= Nikita Shalaurov =

Nikita Shalaurov (Никита Шалауров) (? - 1764) was a merchant from Veliky Ustyug, Russia and an Arctic explorer.

Nikita Shalurov took part in the Arctic expedition of Afanasy Bakhov (1748-1749) as Bakhov's assistant. Then he took part in another polar expedition of Bakhov (1757-1760) as the leader's chief assistant. Later he organized his own expedition to discover new islands and the full passage to the Pacific Ocean (Northeast Passage). The expedition was the only Russian expedition in the few decades after the Great Northern Expedition by Vitus Bering. It was carried out by Nikita Shalaurov, a trader without government support.

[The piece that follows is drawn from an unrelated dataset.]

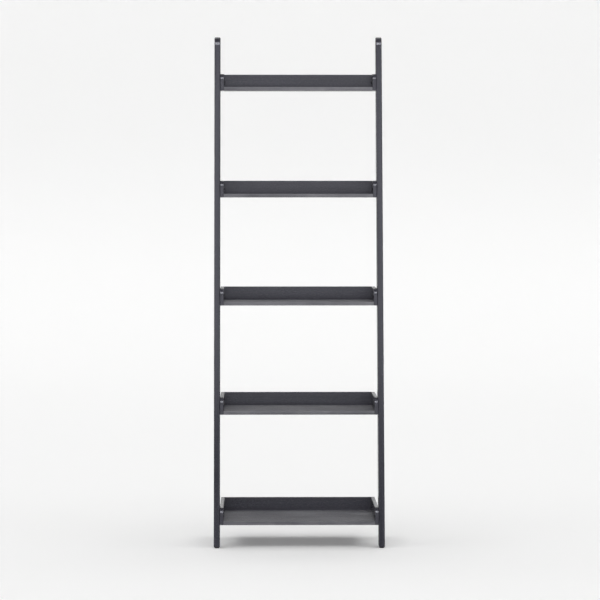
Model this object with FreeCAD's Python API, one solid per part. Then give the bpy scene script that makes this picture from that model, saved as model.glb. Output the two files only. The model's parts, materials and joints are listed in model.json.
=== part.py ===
# Leaning ladder shelf: two board legs lean on a wall, and five three-sided trays are bolted between them.
# Frame: millimetres, +Z up, +X to the right as seen from the room, +Y towards the wall.
# Origin: on the floor, in the middle of the width and of the depth.
import FreeCAD, Part
import math
import os
from FreeCAD import Vector

# ---- Driving dimensions ----

# Whole shelf
WIDTH = 616.0                 # over the outer faces of the legs
HEIGHT = 1850.0               # floor to the top of the legs
LEAN = math.radians(10.5)     # how far the legs lean from upright

# Legs
LEG_THICK = 22.0
LEG_DEEP = 71.0               # width of the board, square to its slope
LEG_EDGE_ROUND = 3.0

# Trays
TRAY_COUNT = 5
LOWEST_TRAY = 82.0            # floor to the underside of the lowest tray
TRAY_PITCH = 392.5            # underside to underside
SIDE_THICK = 13.0
SIDE_TALL = 61.5              # also the height of the back
SIDE_CORNER = 24.0            # round of a side's upper front corner
FLOOR_THICK = 13.0
BACK_THICK = 12.0
BOARD_EDGE_ROUND = 1.2

# Connecting bolts, and the threaded inserts they screw into
BOLT_UP = 34.0                # tray underside to the bolts
BOLT_SPREAD = 34.0            # front bolt to rear bolt
BOLT_RADIUS = 3.0
BOLT_REACH = 25.0             # length under the head
HEAD_RADIUS = 7.5
HEAD_THICK = 2.0
HEAD_ROUND = 0.8
SOCKET_FLATS = 4.0            # hexagon socket, flat to flat
SOCKET_DEEP = 2.6
BOLT_HOLE_RADIUS = 3.5        # clearance hole in a tray side
INSERT_RADIUS = 4.5
INSERT_BORE_RADIUS = 3.15
INSERT_LONG = 13.0
INSERT_HOLE_DEEP = 14.0       # blind hole in a leg

# Dowels that join the boards of a tray
DOWEL_RADIUS = 3.0
DOWEL_LONG = 26.0
DOWEL_CHAMFER = 0.6
DOWEL_END_GAP = 0.5           # glue space past each end of a dowel
DOWEL_IN_EDGE = 17.5          # part of its length in the board whose edge it enters
FLOOR_DOWEL_INSET = 22.0      # floor's ends: front or rear edge to the nearest dowel
FLOOR_DOWEL_STEP = 130.0      # greatest distance between two dowels
REAR_DOWEL_INSET = 56.0       # floor's rear edge: end of the floor to the nearest dowel
BACK_DOWEL_HEIGHTS = (22.0, 46.0)

# Feet
FOOT_PAD_THICK = 4.0
FOOT_PAD_WIDE = 17.0
FOOT_PAD_INSET = 4.0          # leg's edge to the pad, front and back
FOOT_SCREW_RADIUS = 1.5
FOOT_SCREW_LONG = 15.0
FOOT_SCREW_HEAD_RADIUS = 3.0
FOOT_SCREW_HEAD_THICK = 1.8
FOOT_SCREW_RECESS = 1.0       # floor to the screw's head
FOOT_SCREW_SPREAD = 40.0

# Wall
WALL_PAD_THICK = 2.5          # wall to the rear of the leg tops and of the tray backs
WALL_PAD_RADIUS = 8.0
WALL_HOLE_RADIUS = 2.5        # blind screw holes in the rear of the top tray's back, for wall brackets
WALL_HOLE_DEEP = 8.0
WALL_HOLE_SPREAD = 406.4      # one wall stud to the next
WALL_HOLE_UP = 40.0           # tray underside to the screw holes

# ---- Places worked out from them ----

LEG_ROUND = LEG_DEEP / 2
LEG_LEVEL = LEG_DEEP / math.cos(LEAN)      # depth of a leg in a level cut
TOP_CENTRE_Z = HEIGHT - LEG_ROUND
TOP_RUN = (TOP_CENTRE_Z - FOOT_PAD_THICK) * math.tan(LEAN)
DEPTH = TOP_RUN + LEG_LEVEL / 2 + LEG_ROUND + WALL_PAD_THICK
FRONT_Y = -DEPTH / 2
WALL_Y = DEPTH / 2
REAR_Y = WALL_Y - WALL_PAD_THICK
LEG_INNER_X = WIDTH / 2 - LEG_THICK
TRAY_INNER_X = LEG_INNER_X - SIDE_THICK
SIDES = {"left": -1, "right": 1}


def leg_front_y(z):
    """Front edge of the legs at height z."""
    return FRONT_Y + (z - FOOT_PAD_THICK) * math.tan(LEAN)


def leg_centre_y(z):
    """Centre line of the legs at height z."""
    return leg_front_y(z) + LEG_LEVEL / 2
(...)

Nikita Shalaurov's ship was named "Vera, Nadezhda i Lubov'" translating into Russian as Faith, Hope and Love. Shalaurov sailed from the Lena River, tried to sail east from the Kolyma River to the Bering Strait in 1762 but was foiled by ice; trying again in 1764, he and his party disappeared. The Chukchi later told of finding the expedition's wintering site littered with skeletons. Apparently Nikita Shalaurov together with his ship and the whole crew died in 1764.

An island in the East Siberian Sea, recently explored in 2005, is named Mys Shalaurova translating as Cliff of Shalaurov after Nikita Sharaulov.